Historic redevelopment is not cheap, however, and it's rarely done for low-income projects because the rent tenants eventually pay simply doesn't make the projects financially worthwhile.

Unless, of course, developers can tap into state and federal tax credits.

Carlson Gardner did just that in this case and in projects the company has done around the state.

The company funded the approximately $4 million project with the help of state and federal historic-preservation and low-income-housing tax credits. The project has been approved for low-income-housing tax credits totaling more than $9 million over 10 years and a one-time historic tax credit worth about $2 million.

Those credits are sold on the open market, often for less than the stated value, in order to finance the project.

And, without the credits, the new apartments simply wouldn't exist.

"It couldn't have been done without (the credits). It's so much cheaper to build new than to renovate these old buildings," Carlson said.

So why do it?

"Because we love these historic buildings," Carlson answered.

The Walnut Apartments is Carlson Gardner's first project in Springfield, but the company already has another project under way. Three historic buildings near Jefferson and Elm streets will be converted to 52 low-income apartments in 2006.

OLD MEETS RENEWED

Still, historic buildings present a challenge.

Certain features must be preserved and that leads to sometimes interesting details in the buildings.
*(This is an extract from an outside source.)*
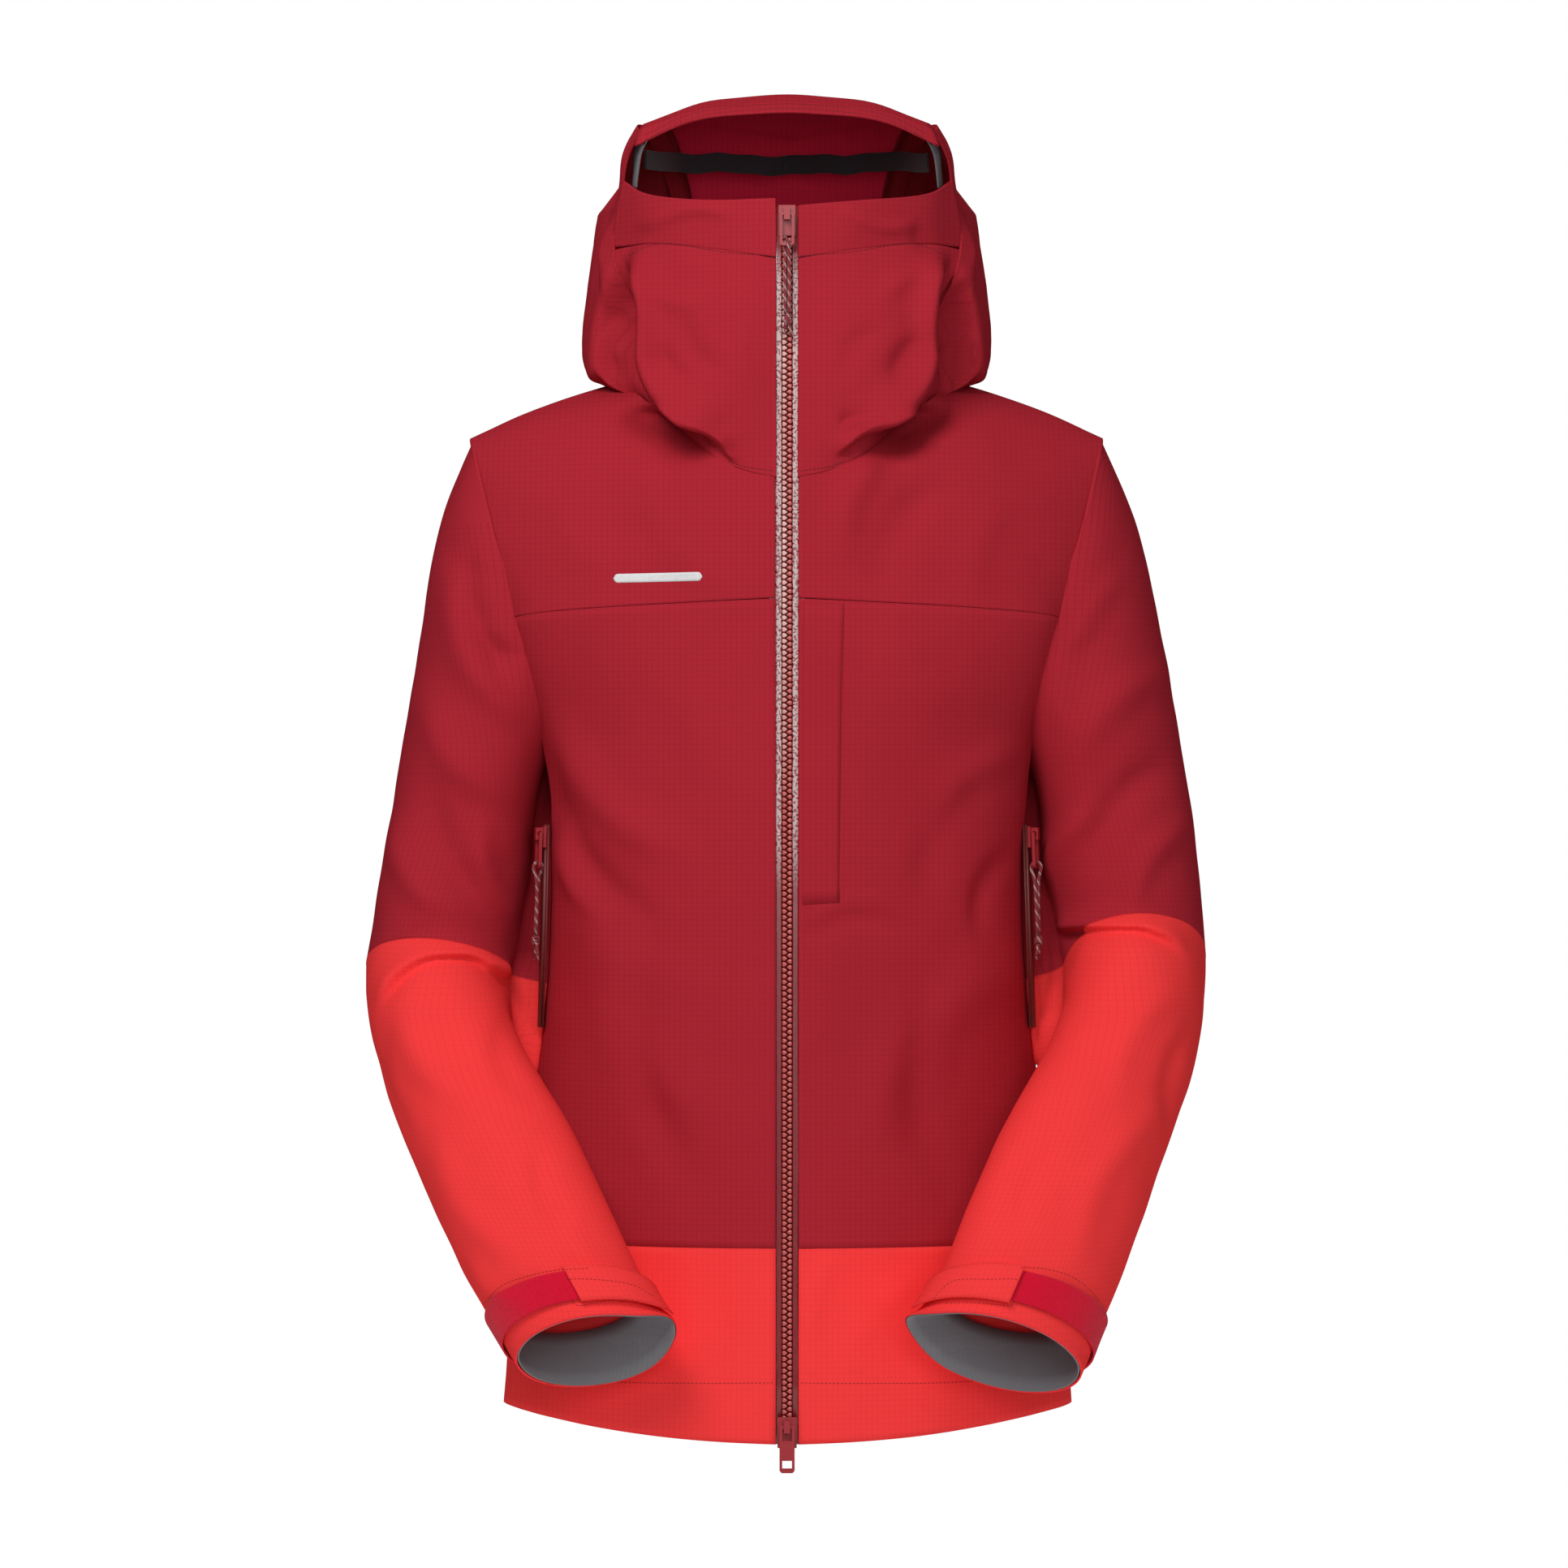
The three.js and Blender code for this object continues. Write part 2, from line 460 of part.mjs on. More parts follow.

Apartments with fireplaces. Tiled foyers. Huge windows surrounded by wood trim.

And in one apartment in the Englenook building at 700 E. Walnut St., a bedroom has an unusual window.

The bedroom had an unusable exterior door (with a window in it) but no regular window. The developers weren't allowed to cut a new window and they weren't allowed to replace the door with a window because that would compromise the building's historic character.

But current guidelines require a fire escape window.

Solution? Saw the door in half and seal the bottom half shut. The top half opens like a window.

"It just epitomizes working with current guidelines in a 100-year-old building," said Creason.



Four historic apartment buildings on East Walnut Street, of which two are shown above, have been renovated from their dilapidated condition to provide affordable accommodations for low-income households.

BOB LINDER / NEWS-LEADER


Tammi Creason, project coordinator for Carlson Gardner Inc., says the East Walnut Street apartments split the difference downtown between student housing and high-end housing.

BOB LINDER NEWS-LEADER


A view of a stairwell at one of the renovated apartment houses on East Walnut Street. A city official credits the renovation for having "turned tremendous eyesores into tremendous assets."

BOB LINDER / NEWS-LEADER


Before view of the Englenook apartment building at 700 E. Walnut St.

Provided by Carlson Gardner Inc


After views of the Englenook apartment building at 700 E. Walnut St.

BOB LINDER / NEWS-LEADER

Want to go?

The Chamber of Commerce is hosting a ribbon cutting at Walnut Apartments at 10:30 a.m. today. The four buildings are located between 700 and 720 E. Walnut St.

The event will include tours of apartments and information about the project, including apartment applications.

Prospective applicants should be aware that there are income qualifications for the apartments. A single person may not earn more than $21,640 annually, and two people sharing an apartment may not have a combined income of more than $24,760 annually.